Atas dasar itulah KontraS mendesak Kapolda Jambi untuk menindak tegas terhadap anggota Polda Jambi yang melakukan tindakan kekerasan. Melakukan evaluasi menyeluruh terhadap jajaran kesatuan Polda Jambi, karena telah gagal mengemban amanat Pasal 13 UU No. 9/1998 tentang Kemerdekaan Menyampaikan Pendapat di Muka Umum Pasal 14 UU No. 39/1999 tentang HAM dan komitmen Polri di dalam Perkap No. 8/2009 tentang HAM.

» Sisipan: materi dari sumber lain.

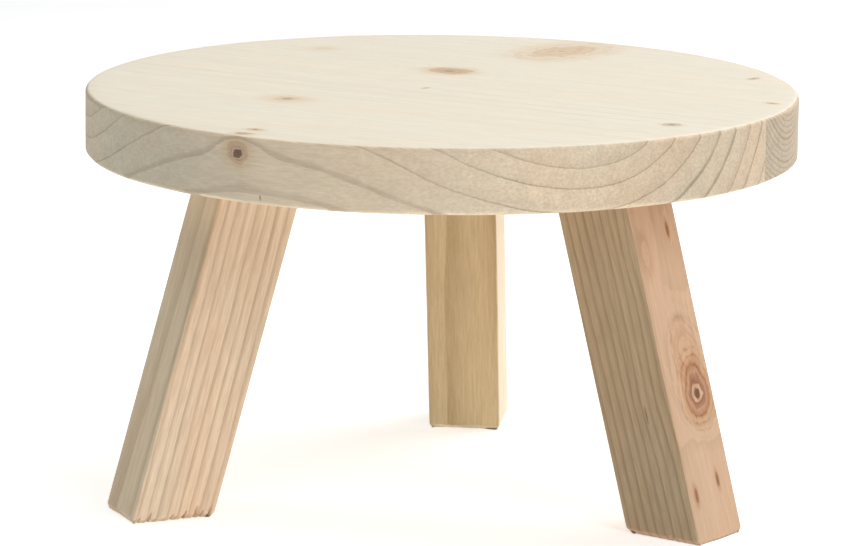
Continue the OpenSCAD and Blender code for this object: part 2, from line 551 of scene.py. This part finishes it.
# Steps along each side of a leg's section, and round each of its corners
PER_SIDE, PER_CORNER = 90, 5
# Near the sole the sections lie closer
FINE_BELOW, FINE_STEP, COARSE_STEP = 7 * MM, 0.35 * MM, 1.5 * MM
# How much the sole's chamfer varies with wear, how much its edge is frayed, and how soft its turn is
WORN, FRAYED, SOFT_TURN = 0.35, 0.30 * MM, 0.4 * MM
# How much the planed faces are out of true
PLANED_ROUGH = 0.05 * MM


class Nick:
    """A short split in the end of a flank, from the sole up: side is -1 or 1 across, u inner to outer."""

    width, depth = 0.6 * MM, 3.2 * MM

    def __init__(self, side, u, height):
        self.side, self.u, self.height = side, u, height * MM

    def depth_at(self, leg, y, up, way_x):
        """How deep the split is at a point y outwards of the leg's axis and up above the sole."""
        beside = abs(y - (2 * self.u - 1) * leg.half_cut) / self.width
        if way_x * self.side < 0.9 or beside >= 1 or up >= self.height:
            return 0.0
        return self.depth * (1 - beside * beside) * (1 - up / self.height)


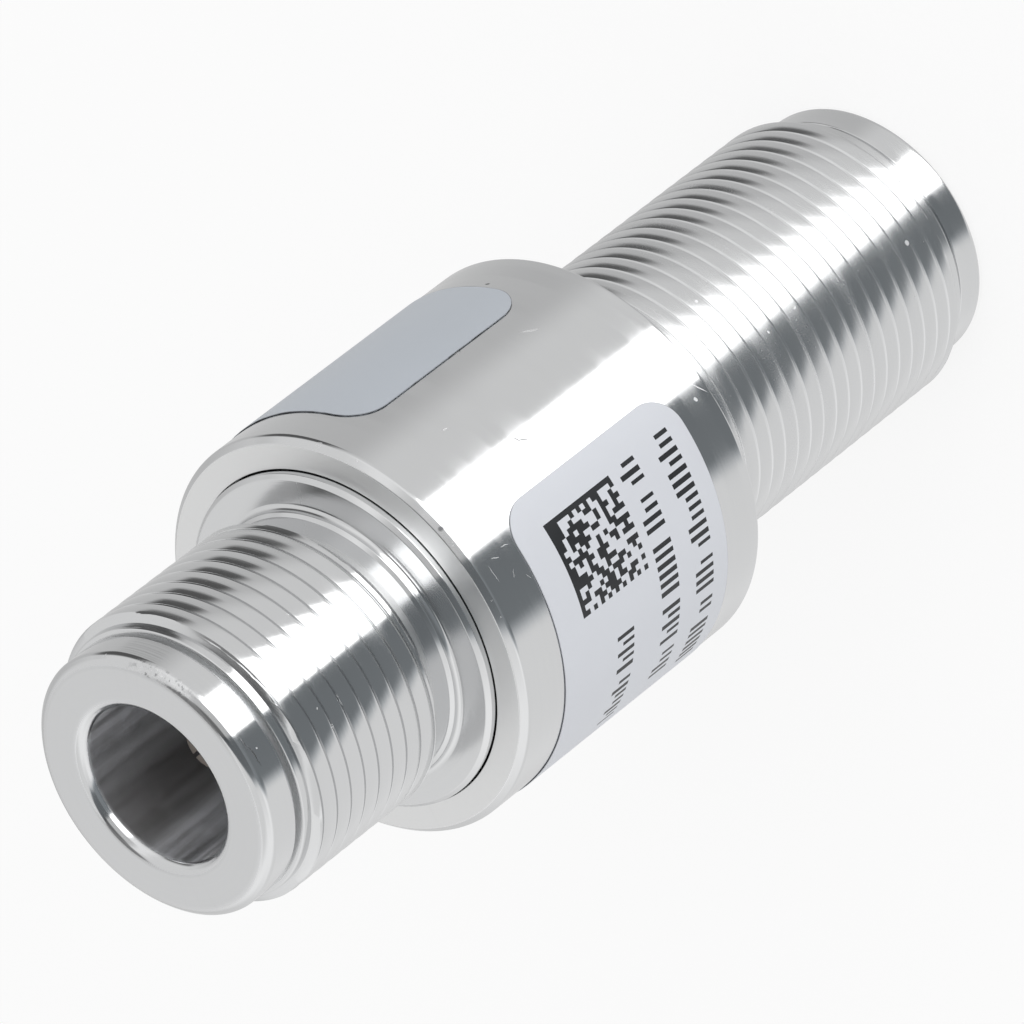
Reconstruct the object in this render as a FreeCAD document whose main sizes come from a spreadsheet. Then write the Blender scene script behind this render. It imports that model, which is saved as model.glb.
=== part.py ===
"""Coaxial lightning arrestor: an in-line gas-tube arrestor with a socket at each end.

Millimetres. The common axis is +Z, the near port points up and the part stands on the
end face of the far port, whose centre is the origin. The gas tube lies across the body,
along +X, from a flat on the centre rod out to a plug in the body's side.
"""
import FreeCAD
import Part
import math
import os
import Sketcher

SIZES = {
    # over-all layout along the axis
    "overall_length": 57.45,
    "near_port_reach": 14.78,
    "far_port_reach": 23.75,
    "body_radius": 11.0,
    "body_edge": 0.35,
    # the port's outside, the same at both ends: 5/8 inch thread, 24 turns to the inch
    "thread_radius": 7.9375,
    "collar_radius": 7.2,
    "collar_length": 2.0,
    "end_chamfer": 0.43,
    # the socket: a straight entry, then a slow taper down to the reference shoulder
    "entry_radius": 4.265,
    "entry_depth": 4.0,
    "entry_countersink": 0.42,
    "socket_radius": 4.065,
    "socket_depth": 9.1,
    "shoulder_length": 0.9,
    # coaxial line inside: outer conductor and centre conductor
    "line_radius": 3.5,
    "seat_radius": 4.5,
    "conductor_radius": 1.52,
    # near port's relief, flange and spigot, as depths below the near end face
    "near_thread_end": 12.2,
    "thread_runout": 0.3,
    "relief_radius": 7.25,
    "relief_end": 13.7,
    "land_radius": 7.42,
    "flange_depth": 14.25,
    "flange_fillet": 0.3,
    "flange_radius": 9.2,
    "rim_chamfer": 0.22,
    "flange_thickness": 2.35,
    "spigot_radius": 8.0,
    "spigot_length": 2.8,
    "ring_gap": 0.08,
    "spigot_end_gap": 0.2,
    # beads, sleeves and the small play of a part in its seat
    "bead_length": 3.0,
    "bead_chamfer": 0.25,
    "sleeve_chamfer": 0.2,
    "fit_play": 0.02,
    # O-rings: section of the small ones and of the one round the spigot
    "bead_seal_section": 0.7,
    "port_seal_section": 0.8,
    "plug_seal_section": 0.7,
    "groove_side_play": 0.1,
    # centre contacts and the studs that join them to the rod
    "contact_depth": 4.2,
    "contact_bore_radius": 0.83,
    "contact_bore_depth": 5.0,
    "contact_tip_chamfer": 0.2,
    "slot_width": 0.22,
    "slot_length": 3.4,
    "slot_count": 4,
    "neck_radius": 1.0,
    "stud_radius": 0.7,
    "stud_length": 3.4,
    "stud_end_gap": 0.3,
    # gas tube and what carries it: from its seat on the rod out to the plug under the side
    "tube_seat": 1.2,
    "tube_radius": 4.0,
    "cap_thickness": 0.5,
    "ceramic_wall": 0.9,
    "electrode_radius": 1.7,
    "spark_gap": 1.2,
    "electrode_chamfer": 0.3,
    "seat_margin": 0.3,
    "liner_wall": 0.4,
    "liner_start": 2.4,
    "liner_play": 0.05,
    "chamber_radius": 4.9,
    "chamber_margin": 0.5,
    "spring_height": 0.8,
    "spring_thickness": 0.35,
    "spring_hole_radius": 1.5,
    "spring_radius": 3.8,
    "plug_ledge": 0.45,
    "plug_thickness": 1.75,
    "plug_recess": 0.1,
    "plug_wall": 0.4,
    "plug_chamfer": 0.25,
    "driver_slot_width": 1.1,
    "driver_slot_depth": 0.7,
    # labels: stiff film wrapped on the body, a little below and above its middle
    "label_height": 12.9,
    "label_length": 20.0,
    "label_corner": 1.9,
    "label_thickness": 0.1,
    "data_label_drop": 0.11,
    "upper_label_lift": 0.39,
    # where the middle of each label points, in degrees round from +X
    "data_label_angle": 219.1,
    "upper_label_angle": 5.9,
}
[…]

Mendesak Kapolda Jambi untuk segera menghentikan upaya penahanan sewenang-wenang terhadap 27 orang peserta aksi yang masih ditahan oleh anggota Polda Jambi dan membebaskan 5 petani korban kriminalisasi.
Mendesak Kapolri agar segera mengevaluasi dan mengawasi Kapolda Jambi agar menjalankan tugas sebagaimana mestinya.
KontraS juga mendesak Kepala Kantor Wilayah ATR/BPN Provinsi Jambi dan Kantor Pertanahan Kabupaten Muaro Jambi agar segera menyelesaikan konflik agraria petani Teluk Raya dengan PT. FPIL melalui pengembalian tanah seluas 474 ha kepada 237 kepala keluarga petani yang telah diambil oleh PT. FPIL selama 25 tahun.